__Exercise inputs__

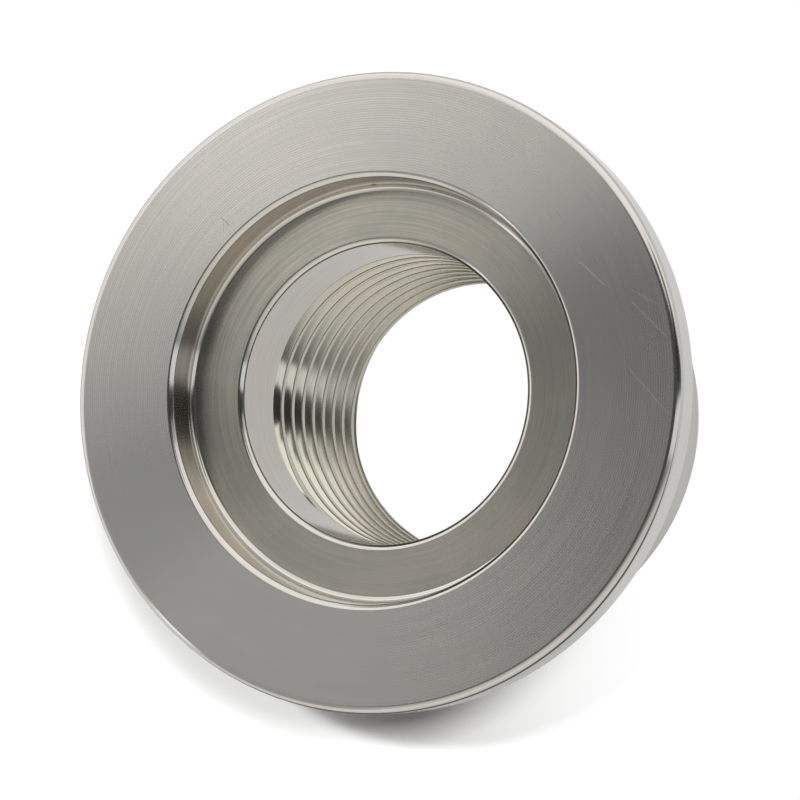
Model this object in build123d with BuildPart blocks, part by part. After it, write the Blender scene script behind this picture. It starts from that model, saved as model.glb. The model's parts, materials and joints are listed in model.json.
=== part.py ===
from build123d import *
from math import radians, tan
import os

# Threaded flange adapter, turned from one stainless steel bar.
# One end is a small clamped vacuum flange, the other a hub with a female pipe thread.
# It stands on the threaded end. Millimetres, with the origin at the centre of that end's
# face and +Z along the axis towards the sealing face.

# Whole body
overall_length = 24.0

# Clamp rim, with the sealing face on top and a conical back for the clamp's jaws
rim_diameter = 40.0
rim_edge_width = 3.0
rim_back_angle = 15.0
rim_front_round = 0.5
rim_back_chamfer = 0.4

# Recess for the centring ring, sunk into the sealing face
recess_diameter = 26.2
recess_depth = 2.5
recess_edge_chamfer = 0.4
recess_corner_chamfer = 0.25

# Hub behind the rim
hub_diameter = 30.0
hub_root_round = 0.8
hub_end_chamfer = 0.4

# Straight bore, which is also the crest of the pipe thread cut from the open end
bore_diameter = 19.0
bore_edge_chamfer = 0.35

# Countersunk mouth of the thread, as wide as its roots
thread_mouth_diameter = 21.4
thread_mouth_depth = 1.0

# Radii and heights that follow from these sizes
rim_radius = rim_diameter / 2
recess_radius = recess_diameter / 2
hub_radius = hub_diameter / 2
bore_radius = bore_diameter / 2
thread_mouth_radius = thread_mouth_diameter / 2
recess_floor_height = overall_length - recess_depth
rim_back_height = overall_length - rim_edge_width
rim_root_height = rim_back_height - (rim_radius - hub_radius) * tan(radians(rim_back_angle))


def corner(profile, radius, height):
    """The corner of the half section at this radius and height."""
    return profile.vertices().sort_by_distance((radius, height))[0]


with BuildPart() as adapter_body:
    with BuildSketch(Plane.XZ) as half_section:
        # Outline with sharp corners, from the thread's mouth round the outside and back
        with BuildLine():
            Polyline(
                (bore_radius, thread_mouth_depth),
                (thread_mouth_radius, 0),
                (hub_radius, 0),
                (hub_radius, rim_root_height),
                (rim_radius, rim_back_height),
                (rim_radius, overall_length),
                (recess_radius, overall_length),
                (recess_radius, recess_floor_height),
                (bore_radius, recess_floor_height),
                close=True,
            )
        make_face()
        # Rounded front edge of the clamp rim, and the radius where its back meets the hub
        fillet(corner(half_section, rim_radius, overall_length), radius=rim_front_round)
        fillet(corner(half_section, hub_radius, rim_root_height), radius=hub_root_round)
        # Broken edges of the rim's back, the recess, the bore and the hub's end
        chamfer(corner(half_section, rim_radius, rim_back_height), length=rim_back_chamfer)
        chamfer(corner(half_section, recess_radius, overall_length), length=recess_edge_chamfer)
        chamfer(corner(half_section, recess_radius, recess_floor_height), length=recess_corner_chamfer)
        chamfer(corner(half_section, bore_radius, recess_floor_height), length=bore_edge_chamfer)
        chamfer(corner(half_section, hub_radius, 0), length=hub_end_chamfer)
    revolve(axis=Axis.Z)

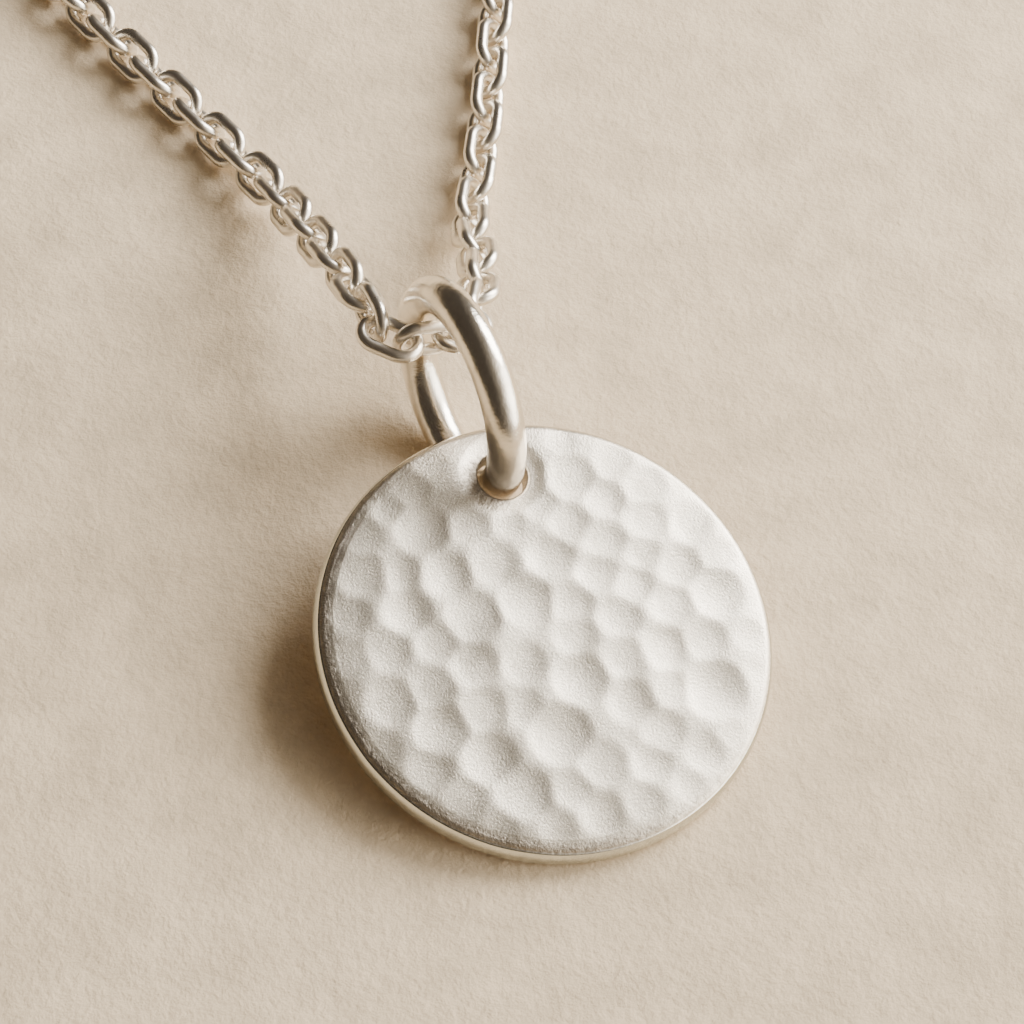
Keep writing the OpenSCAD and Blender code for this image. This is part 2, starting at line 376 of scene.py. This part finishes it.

__What you should do__
Reprint the data above from the opening line to the line holding "thread_mouth_depth = 1.0", inclusive, and nothing else.

__The reply__
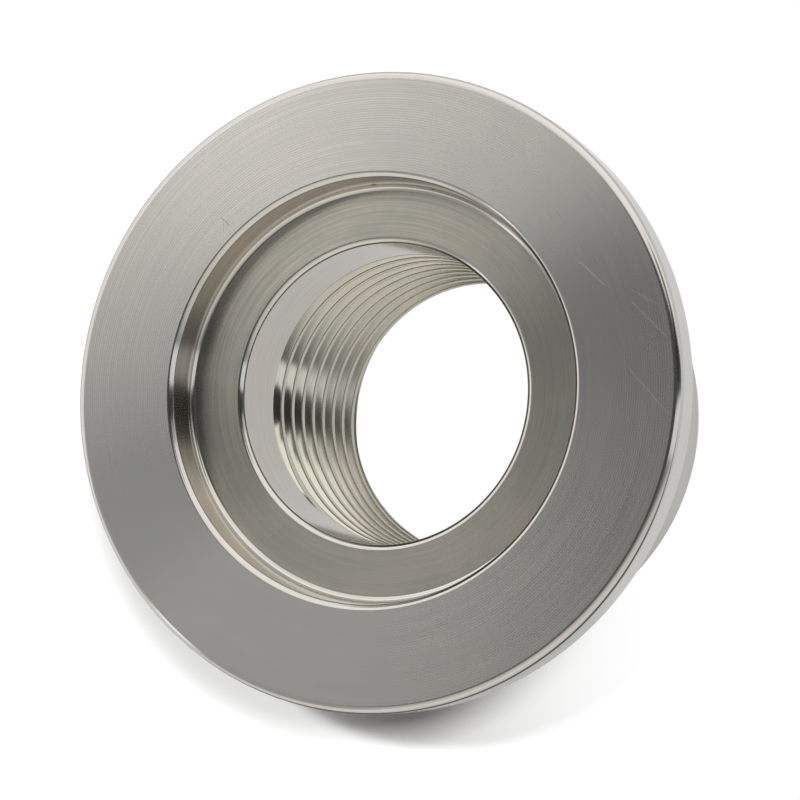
Model this object in build123d with BuildPart blocks, part by part. After it, write the Blender scene script behind this picture. It starts from that model, saved as model.glb. The model's parts, materials and joints are listed in model.json.
=== part.py ===
from build123d import *
from math import radians, tan
import os

# Threaded flange adapter, turned from one stainless steel bar.
# One end is a small clamped vacuum flange, the other a hub with a female pipe thread.
# It stands on the threaded end. Millimetres, with the origin at the centre of that end's
# face and +Z along the axis towards the sealing face.

# Whole body
overall_length = 24.0

# Clamp rim, with the sealing face on top and a conical back for the clamp's jaws
rim_diameter = 40.0
rim_edge_width = 3.0
rim_back_angle = 15.0
rim_front_round = 0.5
rim_back_chamfer = 0.4

# Recess for the centring ring, sunk into the sealing face
recess_diameter = 26.2
recess_depth = 2.5
recess_edge_chamfer = 0.4
recess_corner_chamfer = 0.25

# Hub behind the rim
hub_diameter = 30.0
hub_root_round = 0.8
hub_end_chamfer = 0.4

# Straight bore, which is also the crest of the pipe thread cut from the open end
bore_diameter = 19.0
bore_edge_chamfer = 0.35

# Countersunk mouth of the thread, as wide as its roots
thread_mouth_diameter = 21.4
thread_mouth_depth = 1.0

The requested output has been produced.